Taylor Swift, ses préceptes économiques : travail, perfectionnisme et partage de la valeur

Beaucoup de choses ont été écrites dans la presse du monde entier sur le Eras Tour de Taylor Swift qui passe ces jours-ci par la France. Cette tournée est en effet celle qui aura généré le chiffre d’affaires le plus important de toute l’histoire de la musique : 2 milliards de dollars environ, pour une centaine de concerts dans une vingtaine de pays. En France, 250 000 billets ont été vendus pour les quatre concerts parisiens et les deux concerts lyonnais. Aux Etats-Unis, le prix des billets peut dépasser 1 000 euros, ce qui explique que certaines familles américaines viennent voir le concert à Paris. Les titres de Taylor Swift sont streamés chaque année des dizaines de milliards de fois sur les plateformes. La chanteuse vend des centaines de milliers de disques, CD ou vinyles. Ce succès inouï lui permet d’être l’une des rares musiciennes – auteur, compositeur et interprète – aujourd’hui milliardaire grâce à sa musique.

La réussite de cette artiste est spectaculaire parce que son engagement, son perfectionnisme et son travail le sont. En témoigne le concert auquel j’ai assisté vendredi soir à La Défense Paris Arena, la plus grande salle couverte d’Europe qui peut accueillir 40 000 personnes – quelle chance pour notre capitale de bénéficier d’une telle infrastructure. L’économie de Taylor Swift – ou “Swiftonomics” – repose finalement sur des ressorts classiques. Le premier, c’est donc le travail. Ce spectacle éblouissant de chant, de danse et de lumières dure 3 heures sans temps mort. Il est millimétré et ne retombe jamais grâce à un perfectionnisme et une dépense d’énergie qui ne faiblissent pas.

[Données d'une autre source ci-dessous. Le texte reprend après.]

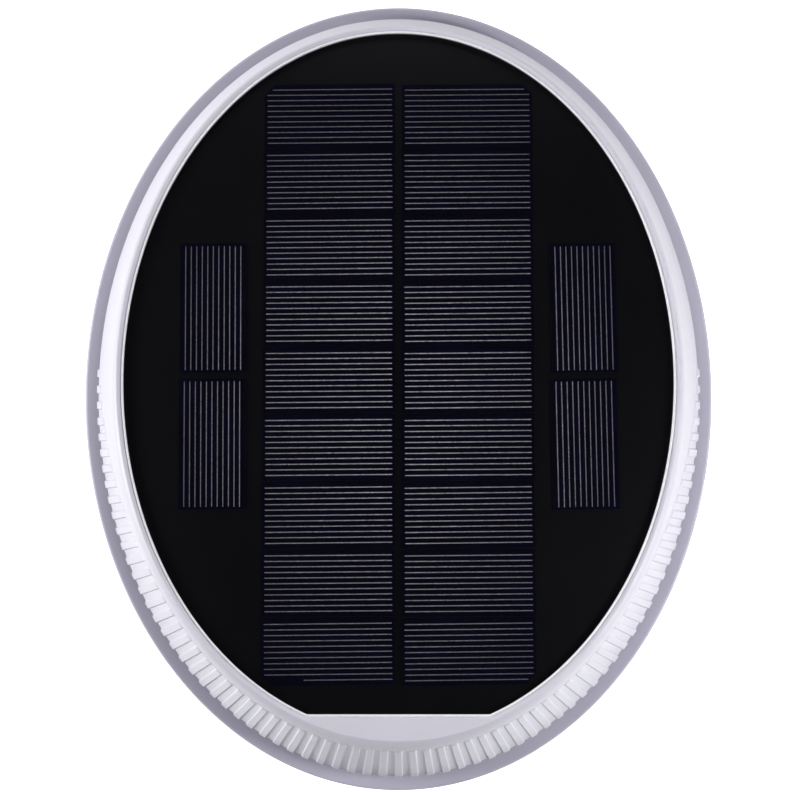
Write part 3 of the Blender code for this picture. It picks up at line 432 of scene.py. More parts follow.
def silver_material():
    """Printed silver paste, uneven along each finger. Its colour carries a painted highlight:
    bright round the panel's middle, darker away from it.
    """
    made, tree, shader = node_material("silver_paste")
    sparkle = ramp_range(tree, noise_node(tree, 2000.0, 4.0), 0.0, 1.0)
    mixed = mix_colors(tree, sparkle, (0.08, 0.08, 0.10), (1.0, 0.98, 1.0))
    # Painted highlight: the paste's colour is mixed towards dark with distance from the panel's
    # middle.
    away = tree.nodes.new("ShaderNodeVectorMath")
    away.operation = "LENGTH"
    from_middle = stretched_place(tree, (1.0 / PANEL_HALF_X, 1.0 / PANEL_HALF_Y, 0.0))
    sheen_fade = tree.nodes.new("ShaderNodeMapRange")
    sheen_fade.inputs["From Min"].default_value = 0.2
    sheen_fade.inputs["From Max"].default_value = 0.85
    sheen_fade.inputs["To Min"].default_value = 0.0
    sheen_fade.inputs["To Max"].default_value = 0.78
    tree.links.new(from_middle, away.inputs[0])
    tree.links.new(away.outputs["Value"], sheen_fade.inputs["Value"])
    painted_sheen_mix = tree.nodes.new("ShaderNodeMix")
    painted_sheen_mix.data_type = "RGBA"
    painted_sheen_mix.inputs["B"].default_value = (0.05, 0.05, 0.08, 1.0)
    tree.links.new(sheen_fade.outputs["Result"], painted_sheen_mix.inputs["Factor"])
    tree.links.new(mixed, painted_sheen_mix.inputs["A"])
    tree.links.new(painted_sheen_mix.outputs["Result"], shader.inputs["Base Color"])
    vary_roughness(tree, shader, 2500.0, 0.35, 0.65)
    bump(tree, shader, noise_node(tree, 6000.0), 0.4, GRAIN_DEPTH)
    shader.inputs["Metallic"].default_value = 0.1
    return made


def winding_material():
    made, tree, shader = node_material("copper_winding")
    strands = texture_node(tree, "ShaderNodeTexWave", 900.0)
    strands.bands_direction = "Z"
    strands.inputs["Distortion"].default_value = 1.5
    turns_and_shade = strands.outputs["Fac"]
    # Painted shade between the wires: the copper is darker where the turns' relief is low.
    mixed = mix_colors(tree, turns_and_shade, (0.20, 0.055, 0.02), (0.62, 0.24, 0.10))
    tree.links.new(mixed, shader.inputs["Base Color"])
    bump(tree, shader, turns_and_shade, 0.8, STRAND_DEPTH)
    vary_roughness(tree, shader, 800.0, 0.28, 0.42)
    shader.inputs["Metallic"].default_value = 1.0
    return made


def board_material():
    """Green circuit board with paler tracks."""
    made, tree, shader = node_material("circuit_board")
    tracks = texture_node(tree, "ShaderNodeTexBrick", 420.0)
    tracks.inputs["Color1"].default_value = (0.010, 0.10, 0.035, 1.0)
    tracks.inputs["Color2"].default_value = (0.012, 0.13, 0.045, 1.0)
    tracks.inputs["Mortar"].default_value = (0.03, 0.24, 0.09, 1.0)
    tracks.inputs["Mortar Size"].default_value = 0.03
    tree.links.new(tracks.outputs["Color"], shader.inputs["Base Color"])
    bump(tree, shader, tracks.outputs["Fac"], 0.3, TRACK_DEPTH)
    vary_roughness(tree, shader, 600.0, 0.35, 0.5)
    return made


def cover_material():
    """Clear laminate. It hazes what is under it a little."""
    made, tree, shader = node_material("clear_laminate")
    shade = ramp_range(tree, noise_node(tree, 30.0), 0.0, 1.0)
    mixed = mix_colors(tree, shade, (0.004, 0.004, 0.006), (0.007, 0.007, 0.010))
    tree.links.new(mixed, shader.inputs["Base Color"])
    vary_roughness(tree, shader, 2200.0, 0.22, 0.34)
    shader.inputs["Specular IOR Level"].default_value = 0.12
    shader.inputs["Alpha"].default_value = 0.12
    return made


WHITE = surface("white_plastic", (0.70, 0.69, 0.77), 0.42, mottle=0.012)
GREY = surface("grey_white_plastic", (0.53, 0.51, 0.62), 0.45, mottle=0.02)
BACKSHEET = surface(
    "black_backsheet", (0.003, 0.003, 0.004), 0.4, mottle=0.15, grain_scale=1800.0, specular=0.1
)
SILICON = surface(
    "silicon_cell", (0.0012, 0.0012, 0.009), 0.35, mottle=0.3, mottle_scale=70.0, specular=0.05
)
SILVER = silver_material()
COVER = cover_material()
SEALANT = surface(
    "white_sealant", (0.95, 0.945, 0.98), 0.3, mottle=0.02, mottle_scale=300.0, grain_scale=900.0
)
BLACK = surface("black_plastic", (0.018, 0.018, 0.020), 0.48, mottle=0.15)
FAN_PLASTIC = surface("fan_plastic", (0.030, 0.030, 0.033), 0.40, mottle=0.12, grain_scale=1800.0)
BRACKET_PLASTIC = surface("bracket_plastic", (0.022, 0.022, 0.024), 0.55, mottle=0.15, grain=0.4)
GRILLE_PLASTIC = surface("grille_plastic", (0.50, 0.485, 0.54), 0.5, mottle=0.03)
ZINC = surface(
    "zinc_steel", (0.56, 0.56, 0.57), 0.34, 1.0, mottle=0.12, mottle_scale=350.0, rough_spread=0.1
)
SCREW_STEEL = surface("screw_steel", (0.60, 0.60, 0.61), 0.28, 1.0, mottle=0.1, mottle_scale=600.0)
BRIGHT = surface(
    "bright_steel",
    (0.66, 0.66, 0.67),
    0.2,
    1.0,
    mottle=0.05,
    grain_scale=3000.0,
    stretch=(1.0, 1.0, 14.0),
)
FERRITE = surface(
    "ferrite", (0.035, 0.035, 0.038), 0.6, 0.2, mottle=0.3, mottle_scale=500.0, grain=0.5
)
BAKELITE = surface("bakelite", (0.050, 0.026, 0.014), 0.38, mottle=0.35, mottle_scale=900.0)
RED = surface("red_insulation", (0.42, 0.012, 0.010), 0.36, mottle=0.08, mottle_scale=200.0)
BLACK_WIRE = surface(
    "black_insulation", (0.015, 0.015, 0.016), 0.36, mottle=0.2, mottle_scale=200.0
)
FOAM = foam_material()
WINDING = winding_material()
CIRCUIT = board_material()


# ---------------- mesh helpers


def new_mesh(name, shape):
    mesh = bpy.data.meshes.new(name)
    shape.to_mesh(mesh)
    shape.free()
    return mesh


def loft(name, rings, wrap=False):
    """A mesh through rings of equal length, capped at both ends or, with wrap, closed on itself."""
    shape = bmesh.new()
    rows = [[shape.verts.new(point) for point in ring] for ring in rings]
    steps = list(zip(rows, rows[1:]))
    if wrap:
        steps.append((rows[-1], rows[0]))
    else:
        shape.faces.new(list(reversed(rows[0])))
        shape.faces.new(rows[-1])
    for lower, upper in steps:
        for index, corner in enumerate(lower):
            after = (index + 1) % len(lower)
            shape.faces.new((corner, lower[after], upper[after], upper[index]))
    bmesh.ops.recalc_face_normals(shape, faces=shape.faces)
    return new_mesh(name, shape)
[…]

A seulement 34 ans, Taylor Swift déroule un répertoire déjà très riche, de la country à la pop en passant par une musique plus sophistiquée, notamment celle de son dernier album The Tortured Poets Department, sorti il y a quelques semaines alors qu’elle était en pleine tournée. Cet opus est le cinquième depuis 2019, soit un rythme élevé qui rappelle celui des groupes des années 1960 – au moins un disque par an. Le travail obsessionnel et acharné est la condition – non suffisante – du succès.

L’abnégation génère des recettes qu’il faut ensuite diffuser. Deuxième ressort des “Swiftonomics” : le partage de la valeur. En août 2023, on a appris que Taylor Swift avait laissé un pourboire de 100 000 euros à chaque chauffeur routier de l’entreprise de transport Shomotion, mobilisée sur la première partie de sa tournée, soit une cinquantaine de salariés, qui ont en outre reçu chacun un mot manuscrit personnalisé.

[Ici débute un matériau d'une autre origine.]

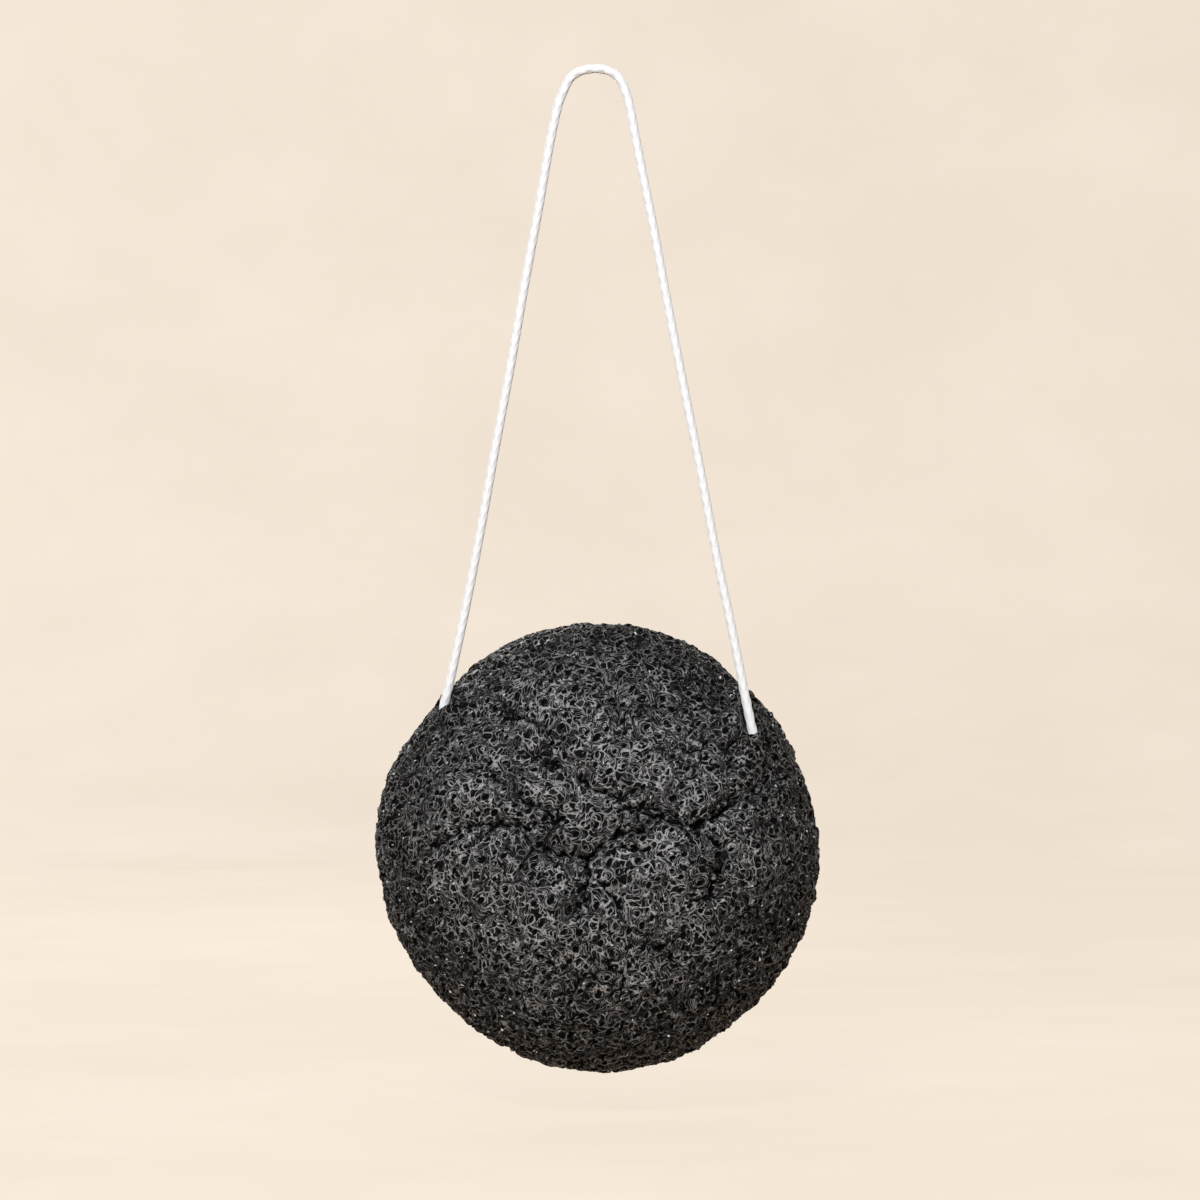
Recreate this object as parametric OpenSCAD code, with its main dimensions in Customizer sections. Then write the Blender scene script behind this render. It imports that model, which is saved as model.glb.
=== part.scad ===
// Konjac facial sponge on a loop of cord, as it hangs.
// The origin is the hanging point, on the inner side of the loop's crest.
// +Z is up, and the puckered dome looks along -Y.

/* [Sponge] */
// Diameter at the widest line
sponge_d = 80; // [76:0.5:84]
// Depth of the dome in front of the widest line
dome_depth = 26; // [24:0.5:29]
// Depth behind the widest line, down to the flat back
back_depth = 5; // [4:0.5:8]
// Rounding of the edge round the flat back, measured across the sponge
edge_round = 7; // [4:0.5:10]
// Upward tilt of the dome as the sponge hangs in balance
hang_tilt = 10.5; // [8:0.1:12]

/* [Folds] */
// Depth of the pucker in the middle of the dome
pucker_depth = 2; // [0:0.25:5]
// Radius of the pucker
pucker_r = 11; // [8:0.5:16]
// Depth of the deepest crease
crease_depth = 1.4; // [0:0.2:4]
// Half width of a crease
crease_w = 2; // [1.8:0.1:4]
// Height of the lobes that stand between the creases
lobe_height = 1; // [0:0.1:2]
// Radius of a lobe
lobe_r = 6.5; // [4:0.5:9]

/* [Cord] */
// Diameter of the cord
cord_d = 1.7; // [1.4:0.05:2]
// Running clearance between cord and channel, on the radius
running_gap = 0.08; // [0.03:0.01:0.1]
// Clearance between the foam and the cord where it bends out of its mouth
mouth_gap = 0.35; // [0.3:0.05:0.6]

/* [Knot] */
// Turns of cord in the knot that closes the loop
knot_turns = 4; // [3:1:5]
// Gap between the turns of the knot
turn_gap = 0.45; // [0.4:0.05:0.8]
// Gap between the knot and the cord that runs through it
wrap_gap = 0.05; // [0.03:0.01:0.1]
// Clearance round the knot in its pocket
pocket_gap = 0.3; // [0.2:0.05:0.6]

/* [Swing] */
// Turn of the sponge with its dome going up, which the mouths leave room for
swing_up = 40; // [20:1:45]
// Turn of the sponge with its dome going down
swing_down = 12; // [5:1:15]

/* [Hidden] */
overrun = 1;

// Places of the free cord as seen from the front, from the left mouth over the crest to the right one
route_xz = [
    [-22.4, -117.3], [-24.1, -117.1], [-25.7, -116.5], [-26.9, -115.2], [-27.2, -113.4],
    [-26.7, -111.6], [-26.1, -109], [-25, -104], [-23.1, -95], [-20.6, -82], [-17.9, -67],
    [-15.1, -52], [-12.5, -37], [-10.1, -24], [-8.2, -13], [-6.7, -6], [-5.5, -2.8],
    [-4.4, -0.8], [-2.6, 0.4], [0, 0.85], [2.5, 0.4], [4.2, -0.8], [5.3, -2.9],
    [6.3, -6.5], [7.7, -14], [10.1, -26], [12.7, -40], [15.6, -55], [18.6, -70],
    [21.4, -85], [24.1, -98], [26, -107.5], [27.2, -113.4], [27.9, -116.8],
    [28.2, -118.5], [27.5, -120.2], [26.2, -121.3], [24.5, -121.6], [22.8, -121.4]
];
// The cord hangs in one upright plane, and goes this share of its way across towards the viewer
slant_share = 0.125;
route = [for (p = route_xz) [p[0], -p[0] * slant_share, p[1]]];
left_end = route[0];
right_end = route[len(route) - 1];
// Steps of the tube along the route, in cord diameters, and its sides
ring_step_share = 2.5;
cord_sides = 8;

// Directions of the channel and of the cord's plane
run_length = norm(right_end - left_end);
run_dir = (right_end - left_end) / run_length;
run_middle = (left_end + right_end) / 2;
plane_side = unit(cross([0, 0, 1], run_dir));
plane_up = cross(run_dir, plane_side);

// Place of the channel in the untilted sponge, from the middle of its widest line
channel_forward = 10.3;
channel_rise = 17.9;
middle = run_middle - tilted([0, -channel_forward, channel_rise]);

// Outline of the sponge: azimuth, share of the radius in or out, and half width in degrees
outline_shares = [
    [95, 0.02, 50], [138, -0.041, 18], [190, -0.01, 8], [225, -0.024, 30], [278, 0.022, 35],
    [345, 0.014, 20], [20, -0.012, 12], [50, -0.018, 8]
];
// Fullness of the dome: 2 is an ellipse, and more is squarer
dome_power = 2.05;

// The creases, as seen from the front while the sponge hangs: a share of the depth, then the
// points that the crease runs through, in shares of the radius from the middle
crease_shares = [
    [0.7, [-0.4, 0.61], [-0.31, 0.6], [-0.25, 0.56], [-0.21, 0.51], [-0.21, 0.46]],
    [0.6, [-0.34, 0.43], [-0.23, 0.42], [-0.08, 0.35], [-0.02, 0.3], [0.07, 0.27], [0.21, 0.19]],
    [0.9, [0.21, 0.19], [0.3, 0.17], [0.38, 0.13], [0.47, 0.13], [0.56, 0.18], [0.63, 0.25], [0.73, 0.29]],
    [0.7, [-0.5, 0.39], [-0.45, 0.34], [-0.4, 0.31]],
    [0.7, [-0.36, 0.26], [-0.32, 0.22], [-0.26, 0.23], [-0.18, 0.16], [-0.15, 0.17]],
    [0.7, [-0.73, 0.01], [-0.67, 0.06], [-0.58, 0.12], [-0.45, 0.13], [-0.34, 0.14], [-0.3, 0.1]],
    [0.9, [-0.22, 0.03], [-0.14, -0.01], [-0.04, -0.02], [-0.04, -0.12], [-0.06, -0.2], [-0.1, -0.25]],
    [0.5, [0.01, -0.12], [0.07, -0.19], [0.11, -0.24]],
    [0.6, [-0.04, -0.02], [0.02, 0.04], [0.06, 0.08], [0.12, 0.1], [0.21, 0.11]],
    [0.4, [0.02, 0.04], [0.1, 0.03], [0.22, 0.02]],
    [0.8, [0.39, 0.11], [0.51, 0.07], [0.56, 0], [0.54, -0.12], [0.51, -0.2]],
    [0.4, [0.09, 0.77], [0.09, 0.7], [0.11, 0.53]],
    [0.5, [0.61, 0.43], [0.58, 0.37]],
    [0.5, [0.23, -0.37], [0.34, -0.48]],
    [0.5, [-0.27, -0.45], [-0.2, -0.5]]
];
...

Rester maître de sa carrière

Le troisième ressort des “Swiftonomics”, c’est l’autonomie. Taylor Swift compose, écrit les paroles de ses chansons, et elle est instrumentiste. Dans son spectacle, elle alterne mises en scène à la Madonna et chansons folks pour lesquelles elle s’accompagne elle-même à la guitare, voire au piano. Autonomie artistique mais aussi économique. Taylor Swift ne détenait pas les droits de ses six premiers disques et n’avait pas réussi à les racheter. Les contrats qu’elle avait signés quand elle avait 15 ans n’étaient évidemment pas à son avantage. Qu’à cela ne tienne : elle les réenregistre l’un après l’autre pour régler cette injustice économique. “Vous méritez de posséder l’art que vous créez”, a-t-elle déclaré il y a quelques années. Comment réussir si l’on n’est pas maître de sa carrière ?

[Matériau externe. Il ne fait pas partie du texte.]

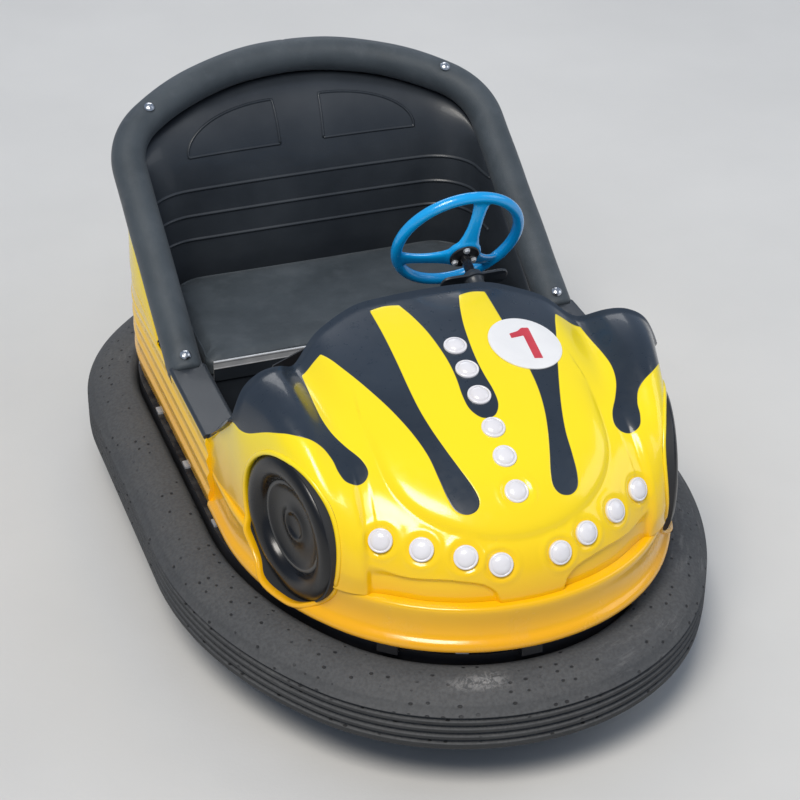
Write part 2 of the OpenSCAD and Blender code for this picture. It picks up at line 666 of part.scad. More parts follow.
module steering_chain() {
  t = 7;
  color(c_steel) translate([0, 0, sprocket_z + 0.5]) linear_extrude(6) difference() {
    hull() {
      translate([box_c[0], box_c[1]]) circle(r = small_r + 0.6 + t);
      translate(swivel) circle(r = big_r + 0.6 + t);
    }
    hull() {
      translate([box_c[0], box_c[1]]) circle(r = small_r + 0.6);
      translate(swivel) circle(r = big_r + 0.6);
    }
  }
}

// Chassis
rail_x = 300;
rail = 30;
rail_z = floor_z - 3 - seat_gap - rail;
opening_r = 268;
axle_y = y_tail - axle_from_tail;
module chassis_frame() {
  inner = widen(rim_line, -rim_t - 1);
  color(c_frame) intersection() {
    translate([0, 0, rail_z]) linear_extrude(rail) polygon(loop(inner, 12));
    union() {
      both() translate([rail_x - rail / 2, y_nose, rail_z]) cube([rail, car_l, rail]);
      for (y = [swivel[1] + opening_r + 30, seat_front_y, axle_y - rear_d / 2 - 50, axle_y + rear_d / 2 + 20])
        translate([-car_w / 2, y, rail_z]) cube([car_w, rail, rail]);
    }
  }
}
module floor_plate() {
  inner = widen(rim_line, -rim_t - seat_gap);
  color(c_frame) difference() {
    translate([0, 0, floor_z - 3]) linear_extrude(3) polygon(loop(inner, 16));
    translate([swivel[0], swivel[1], 0]) cylinder(r = opening_r, h = 400);
    both() translate([rear_x - rear_w / 2 - 10, axle_y - rear_d / 2 - 10, 0])
      cube([rear_w + 20, rear_d + 20, 400]);
  }
}
stem_r = 20;
module swivel_bridge() {
  w = 2 * rail_x + rail;
  color(c_frame) difference() {
    union() {
      translate([-w / 2, swivel[1] - 80, bridge_z - 8]) cube([w, 160, 8]);
      both() translate([rail_x - rail / 2, swivel[1] - 80, floor_z + seat_gap])
        cube([rail, 160, bridge_z - 8 - floor_z - seat_gap]);
      translate([swivel[0], swivel[1], bridge_z - 20]) cylinder(r = 60, h = 34);
    }
    translate([swivel[0], swivel[1], 0]) cylinder(r = stem_r + shaft_gap, h = 500);
  }
}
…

Un symbole de liberté et d’audace

Le quatrième ressort des “Swiftonomics”, c’est la capacité à proposer une vision de monde qui rassemble, sans tomber dans l’affadissement du discours. On le sait, Taylor Swift est féministe. Ce féminisme incite les jeunes femmes à prendre leur destin en main mais sans agressivité. Il n’exclut pas les hommes. Taylor Swift est démocrate et pourrait bien appeler à voter Joe Biden, ce qui, dans une élection aussi serrée, pourrait avoir un impact sur le résultat final, aux dires des politologues américains. Mais elle vient de la country, elle en joue encore et reste proche d’une fanbase républicaine. L’éditorialiste Emmanuel Lechypre, croisé à ce concert, me disait : “Cette fille fait ressortir le meilleur de nous-mêmes.” De fait, les 40 000 personnes réunies dans la salle – une majorité de filles portant des robes à paillettes – étaient là pour faire la fête dans l’esprit le plus positif qui soit.

Les dictateurs de Chine ou de Russie voient dans le progressisme à la Taylor Swift le symptôme d’un Occident qui se dévirilise, s’affaisse dans le divertissement, se délite dans le pacifisme. C’est tout le contraire. Il est l’avatar d’une liberté et d’une audace qui font de l’Amérique du Nord et de l’Europe des endroits vers lesquels des habitants du monde entier veulent migrer. Cette jeune fille née en Pennsylvanie, et devenue la plus grande star mondiale de la pop musique, est un exemple pour des millions de jeunes. Tout est donc encore possible dans les démocraties libérales.